● **Written exercise**: Send back all the data below, exactly as given.

● **Provided material**:
******

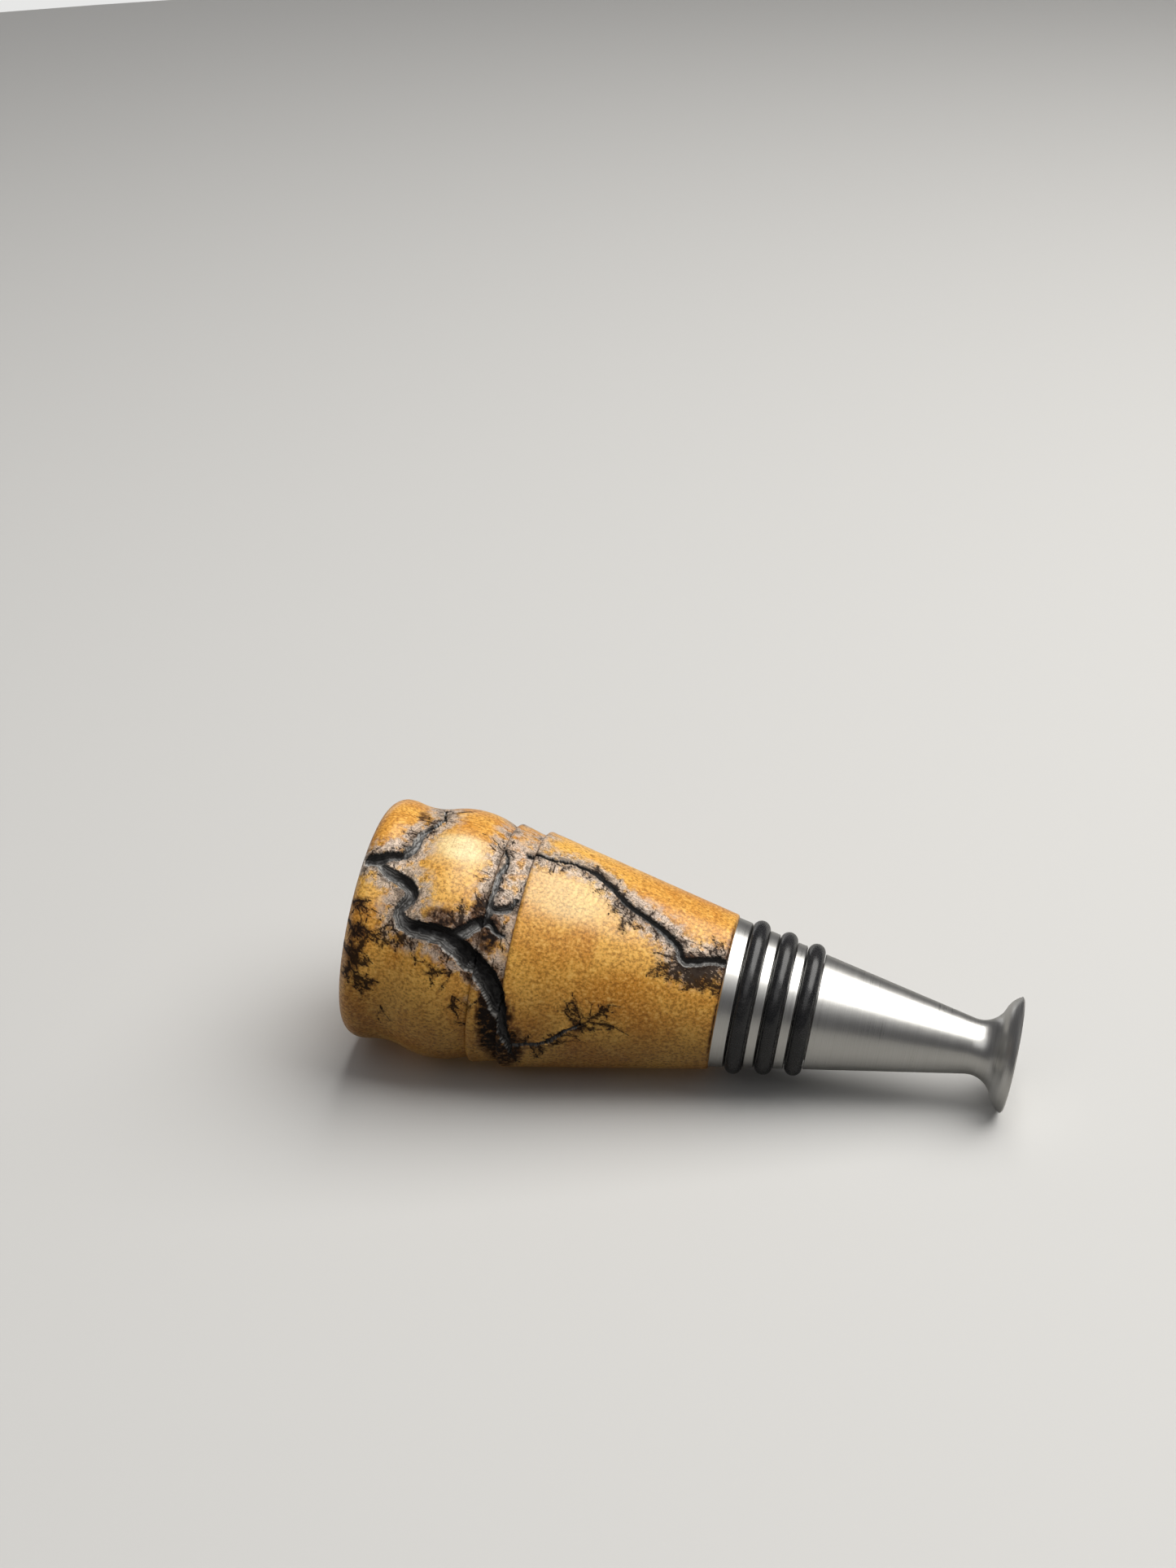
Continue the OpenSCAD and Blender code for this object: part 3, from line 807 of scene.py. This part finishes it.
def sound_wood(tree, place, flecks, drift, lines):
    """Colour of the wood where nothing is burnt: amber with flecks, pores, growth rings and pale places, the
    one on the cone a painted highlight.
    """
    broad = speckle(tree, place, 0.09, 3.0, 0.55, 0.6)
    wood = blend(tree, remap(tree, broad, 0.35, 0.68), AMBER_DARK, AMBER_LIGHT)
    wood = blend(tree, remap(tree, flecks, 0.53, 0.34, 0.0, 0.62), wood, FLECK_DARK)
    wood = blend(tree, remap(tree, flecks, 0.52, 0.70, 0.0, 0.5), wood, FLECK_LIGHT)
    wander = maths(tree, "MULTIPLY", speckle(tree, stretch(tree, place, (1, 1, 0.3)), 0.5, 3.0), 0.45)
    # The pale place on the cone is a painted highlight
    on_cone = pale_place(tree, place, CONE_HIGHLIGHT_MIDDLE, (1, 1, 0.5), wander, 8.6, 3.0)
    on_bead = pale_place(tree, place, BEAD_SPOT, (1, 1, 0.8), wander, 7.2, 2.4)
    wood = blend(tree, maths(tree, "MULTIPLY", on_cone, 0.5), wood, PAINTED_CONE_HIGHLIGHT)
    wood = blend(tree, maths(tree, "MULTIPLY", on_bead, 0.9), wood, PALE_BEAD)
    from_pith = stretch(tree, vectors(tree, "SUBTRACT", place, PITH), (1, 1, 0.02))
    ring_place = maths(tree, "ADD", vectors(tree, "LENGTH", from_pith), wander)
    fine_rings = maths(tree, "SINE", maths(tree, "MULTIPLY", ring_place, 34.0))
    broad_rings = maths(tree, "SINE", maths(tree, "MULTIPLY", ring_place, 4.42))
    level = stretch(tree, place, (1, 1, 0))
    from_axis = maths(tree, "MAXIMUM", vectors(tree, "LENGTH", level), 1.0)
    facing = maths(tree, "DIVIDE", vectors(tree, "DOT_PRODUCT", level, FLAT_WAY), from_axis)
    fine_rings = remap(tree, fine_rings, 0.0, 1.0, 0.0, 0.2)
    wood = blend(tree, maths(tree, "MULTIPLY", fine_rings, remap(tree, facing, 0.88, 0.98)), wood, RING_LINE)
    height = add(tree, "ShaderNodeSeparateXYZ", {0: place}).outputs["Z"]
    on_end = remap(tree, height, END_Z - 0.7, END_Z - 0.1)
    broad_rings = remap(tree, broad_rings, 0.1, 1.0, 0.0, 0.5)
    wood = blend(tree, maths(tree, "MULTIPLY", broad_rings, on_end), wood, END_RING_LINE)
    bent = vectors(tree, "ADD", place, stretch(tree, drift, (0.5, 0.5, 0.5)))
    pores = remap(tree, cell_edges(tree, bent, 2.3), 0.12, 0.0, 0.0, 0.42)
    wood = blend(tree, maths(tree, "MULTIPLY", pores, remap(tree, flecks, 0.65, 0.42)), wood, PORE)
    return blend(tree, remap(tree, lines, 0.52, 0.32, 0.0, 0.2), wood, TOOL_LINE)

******

● **Finished task**:
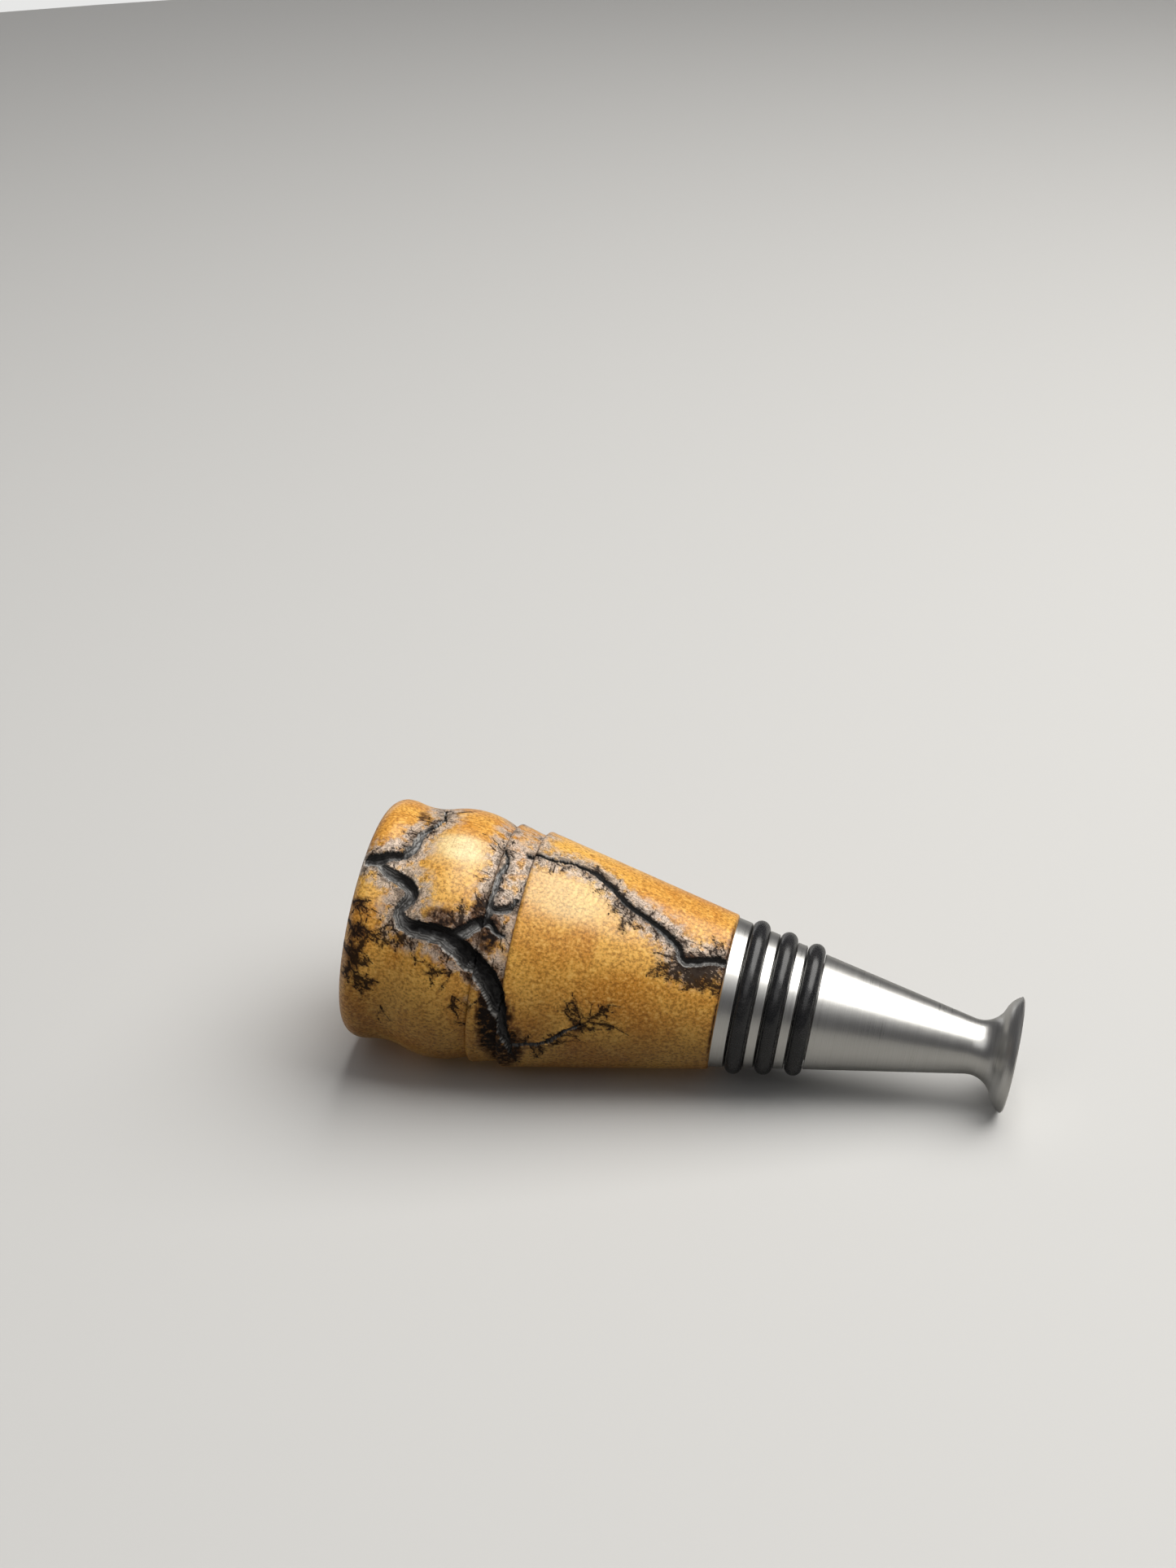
Continue the OpenSCAD and Blender code for this object: part 3, from line 807 of scene.py. This part finishes it.
def sound_wood(tree, place, flecks, drift, lines):
    """Colour of the wood where nothing is burnt: amber with flecks, pores, growth rings and pale places, the
    one on the cone a painted highlight.
    """
    broad = speckle(tree, place, 0.09, 3.0, 0.55, 0.6)
    wood = blend(tree, remap(tree, broad, 0.35, 0.68), AMBER_DARK, AMBER_LIGHT)
    wood = blend(tree, remap(tree, flecks, 0.53, 0.34, 0.0, 0.62), wood, FLECK_DARK)
    wood = blend(tree, remap(tree, flecks, 0.52, 0.70, 0.0, 0.5), wood, FLECK_LIGHT)
    wander = maths(tree, "MULTIPLY", speckle(tree, stretch(tree, place, (1, 1, 0.3)), 0.5, 3.0), 0.45)
    # The pale place on the cone is a painted highlight
    on_cone = pale_place(tree, place, CONE_HIGHLIGHT_MIDDLE, (1, 1, 0.5), wander, 8.6, 3.0)
    on_bead = pale_place(tree, place, BEAD_SPOT, (1, 1, 0.8), wander, 7.2, 2.4)
    wood = blend(tree, maths(tree, "MULTIPLY", on_cone, 0.5), wood, PAINTED_CONE_HIGHLIGHT)
    wood = blend(tree, maths(tree, "MULTIPLY", on_bead, 0.9), wood, PALE_BEAD)
    from_pith = stretch(tree, vectors(tree, "SUBTRACT", place, PITH), (1, 1, 0.02))
    ring_place = maths(tree, "ADD", vectors(tree, "LENGTH", from_pith), wander)
    fine_rings = maths(tree, "SINE", maths(tree, "MULTIPLY", ring_place, 34.0))
    broad_rings = maths(tree, "SINE", maths(tree, "MULTIPLY", ring_place, 4.42))
    level = stretch(tree, place, (1, 1, 0))
    from_axis = maths(tree, "MAXIMUM", vectors(tree, "LENGTH", level), 1.0)
    facing = maths(tree, "DIVIDE", vectors(tree, "DOT_PRODUCT", level, FLAT_WAY), from_axis)
    fine_rings = remap(tree, fine_rings, 0.0, 1.0, 0.0, 0.2)
    wood = blend(tree, maths(tree, "MULTIPLY", fine_rings, remap(tree, facing, 0.88, 0.98)), wood, RING_LINE)
    height = add(tree, "ShaderNodeSeparateXYZ", {0: place}).outputs["Z"]
    on_end = remap(tree, height, END_Z - 0.7, END_Z - 0.1)
    broad_rings = remap(tree, broad_rings, 0.1, 1.0, 0.0, 0.5)
    wood = blend(tree, maths(tree, "MULTIPLY", broad_rings, on_end), wood, END_RING_LINE)
    bent = vectors(tree, "ADD", place, stretch(tree, drift, (0.5, 0.5, 0.5)))
    pores = remap(tree, cell_edges(tree, bent, 2.3), 0.12, 0.0, 0.0, 0.42)
    wood = blend(tree, maths(tree, "MULTIPLY", pores, remap(tree, flecks, 0.65, 0.42)), wood, PORE)
    return blend(tree, remap(tree, lines, 0.52, 0.32, 0.0, 0.2), wood, TOOL_LINE)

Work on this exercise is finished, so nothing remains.